Because thousands of replicas exist, authentication is key for anyone seeking an original chassis, and the market has responded with detailed registries and expert verification services. At the same time, the proliferation of replicas has opened the Cobra experience to a far wider audience. Commentators have even argued that so‑called “fake” Cobras can be better than real ones for drivers who want to enjoy track days or spirited road use without the financial and historical pressure that comes with a genuine, irreplaceable artifact.

Continuation cars and modern performance without compromise

Modern builders have stepped into this space with continuation and replica Cobras that aim to preserve the original car’s character while adding just enough refinement to make regular use more realistic. Companies such as Superformance and Factory Five specialize in recreating the 1965 Shelby Cobra shape and driving feel, often with updated components that improve reliability and safety. These cars typically retain the front‑engine, rear‑drive layout and muscular V8 power, but they may incorporate modern brakes, improved cooling, and more precise suspension geometry.
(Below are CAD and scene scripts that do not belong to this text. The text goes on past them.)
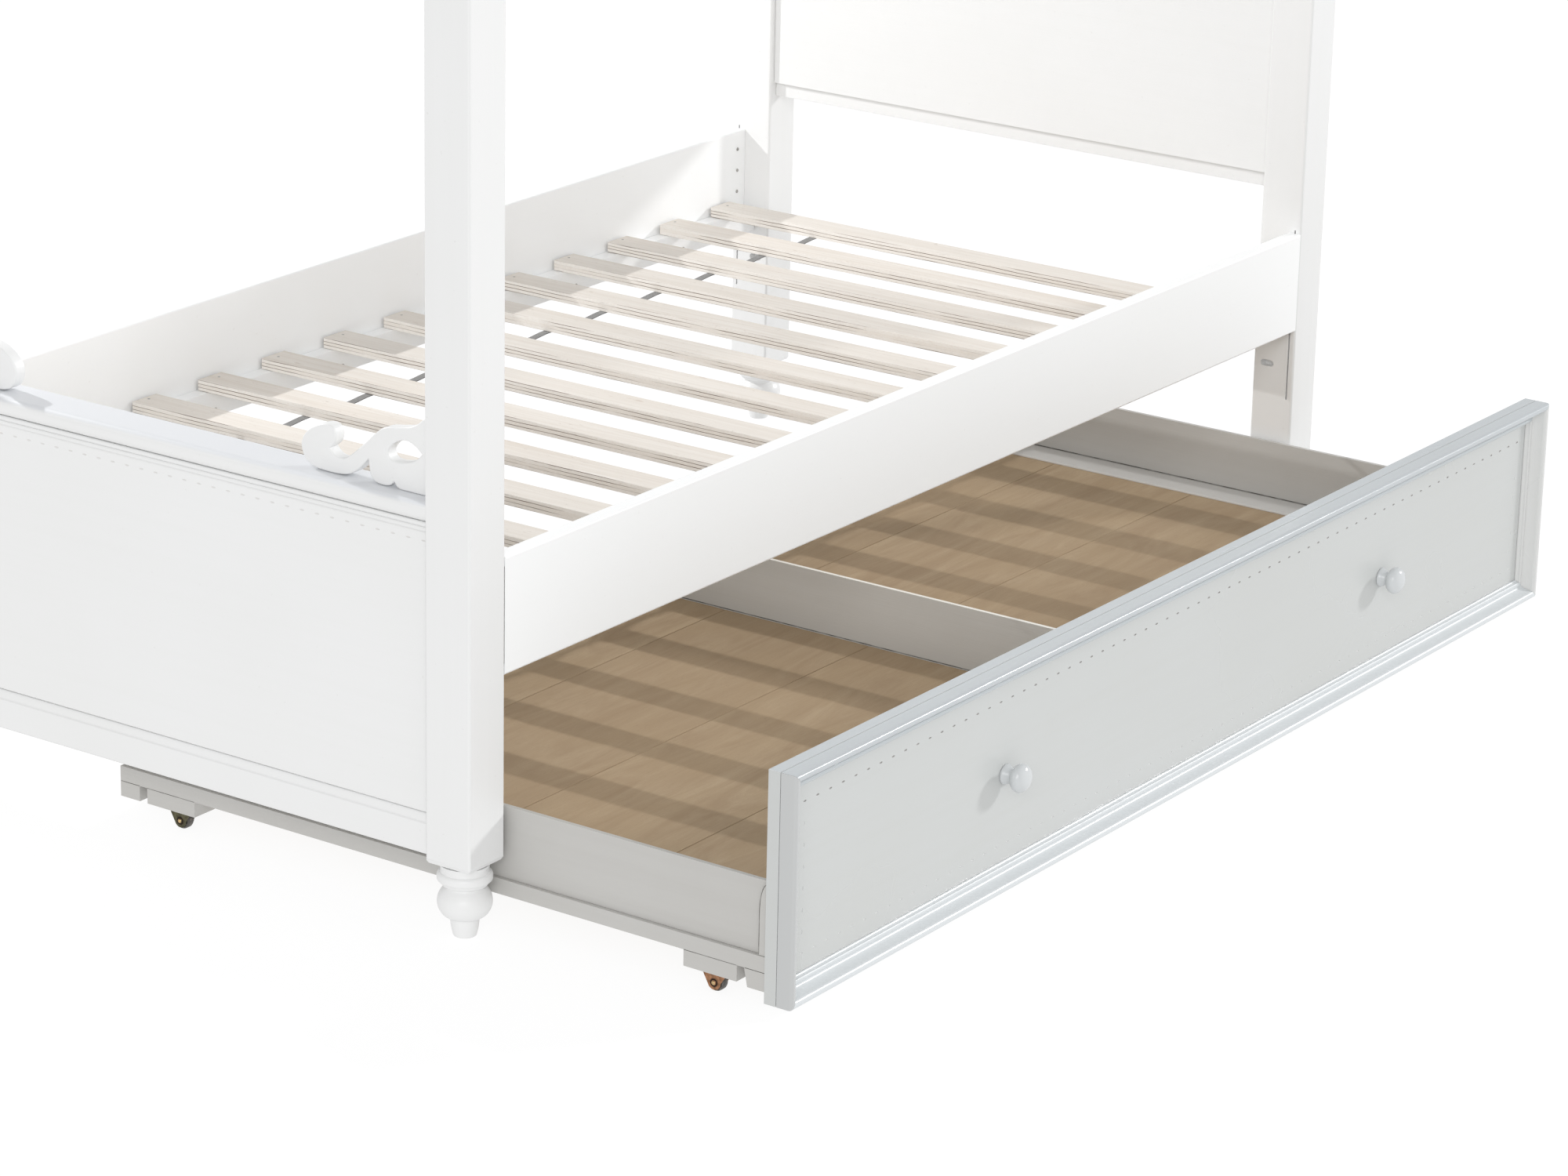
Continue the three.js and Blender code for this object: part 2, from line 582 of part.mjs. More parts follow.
function trundle() {
  const drawer = new THREE.Group();
  drawer.add(frontBoard(), ...frontMoulding());
  drawer.add(knob('knob_foot', KNOB_PLACES.foot), knob('knob_head', KNOB_PLACES.head));
  drawer.add(...boxBoards(), baseFrame(), ...floors(), ...casters());
  drawer.position.y = -TRUNDLE_PULL;
  return drawer;
}

const bed = new THREE.Group();
bed.add(bedFrame(), trundle());
const nearReach = TRUNDLE_PULL + KNOB_LENGTH;
bed.position.set(-BED_LENGTH / 2, -(BED_WIDTH - nearReach) / 2, 0);

export default bed;
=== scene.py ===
"""The trundle bed's looks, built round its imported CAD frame. Lengths are metres, +Z is up.

The bed's long side runs along X with the head end at +X. The trundle rolls out towards -Y.
"""
import math
import random

import bmesh
import bpy
from mathutils import Matrix, Vector


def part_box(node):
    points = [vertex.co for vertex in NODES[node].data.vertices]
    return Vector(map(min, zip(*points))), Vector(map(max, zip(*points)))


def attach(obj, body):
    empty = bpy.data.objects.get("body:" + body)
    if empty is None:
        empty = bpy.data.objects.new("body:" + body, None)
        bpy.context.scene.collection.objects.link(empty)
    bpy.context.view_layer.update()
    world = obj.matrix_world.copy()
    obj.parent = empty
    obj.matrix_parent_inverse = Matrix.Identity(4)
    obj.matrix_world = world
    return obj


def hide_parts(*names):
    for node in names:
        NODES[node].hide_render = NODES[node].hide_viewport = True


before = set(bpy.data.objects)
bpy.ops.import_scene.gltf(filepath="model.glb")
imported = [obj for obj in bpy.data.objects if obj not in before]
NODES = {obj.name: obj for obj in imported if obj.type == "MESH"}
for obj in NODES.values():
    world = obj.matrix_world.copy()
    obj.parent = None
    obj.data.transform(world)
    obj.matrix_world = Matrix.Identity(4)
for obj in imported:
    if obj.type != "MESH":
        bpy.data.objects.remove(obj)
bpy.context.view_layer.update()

MM = 0.001
X, Y, Z = Vector((1, 0, 0)), Vector((0, 1, 0)), Vector((0, 0, 1))
ENDS = ("foot", "head")
SIDES = ("near", "far")
ROWS = ("front", "rear")

rail_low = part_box("side_rail_near")[0]
slat_low, slat_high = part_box("slat_01")
SLAT_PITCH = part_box("slat_02")[0].x - slat_low.x
SLAT_THICK = slat_high.z - slat_low.z
SLAT_NAMES = [f"slat_{i:02d}" for i in range(1, 15)]


# ---- camera ---------------------------------------------------------------------
CAMERA_PLACE = (-5.504934, -3.859925, 2.444652)
CAMERA_LENS = 115.9425                  # mm, on a sensor 36 mm wide


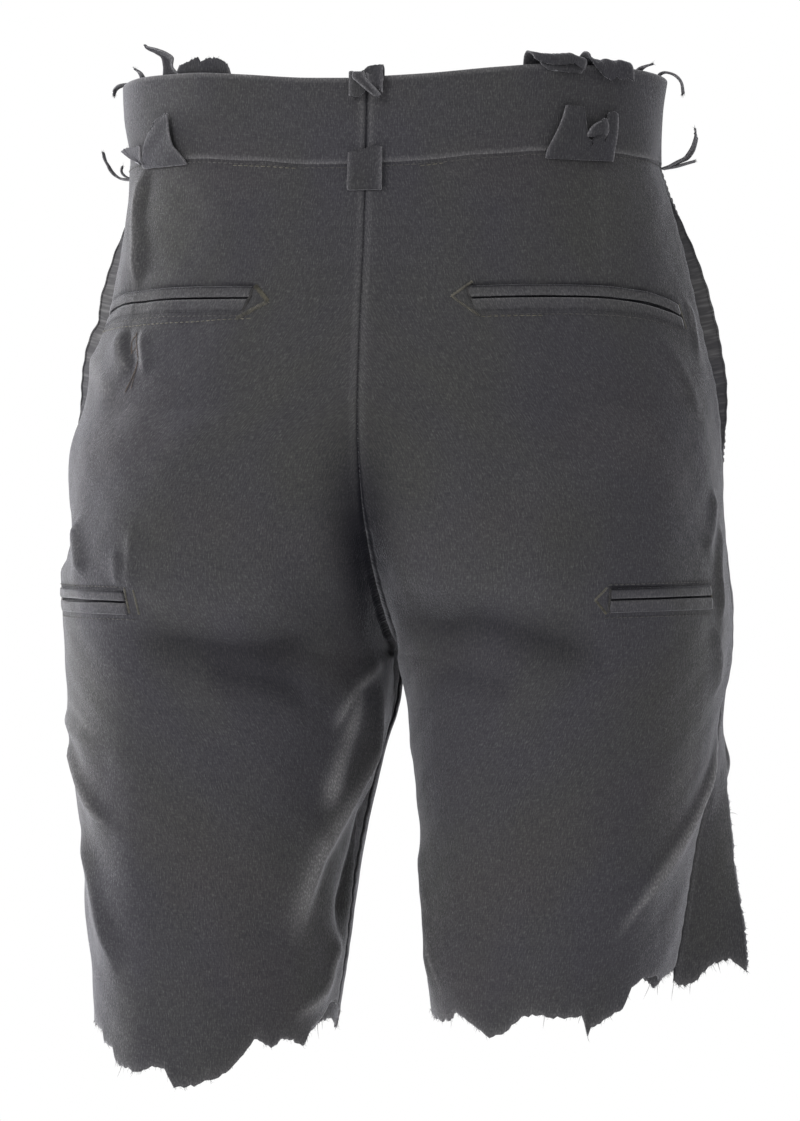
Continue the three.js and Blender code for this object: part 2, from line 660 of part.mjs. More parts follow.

Some contemporary builds go further, integrating technologies that address the Cobra’s most punishing traits without dulling its edge. For example, insulation products have been applied to 1965 Shelby Cobra 427 S/C projects to reduce heat and noise in the cabin, making long drives less fatiguing while still keeping the driver closely connected to the mechanical drama under the hood. Replica builders also frequently specify components such as a Holley 4150 four‑barrel carburetor with mechanical secondaries and 750cfm downleg boosters, which provide instant throttle response and strong fueling without resorting to electronic injection. In this way, the modern continuation scene seeks to honor Carroll Shelby’s original intent: a car that prioritizes performance and driver involvement, even as it benefits from incremental advances in materials and engineering.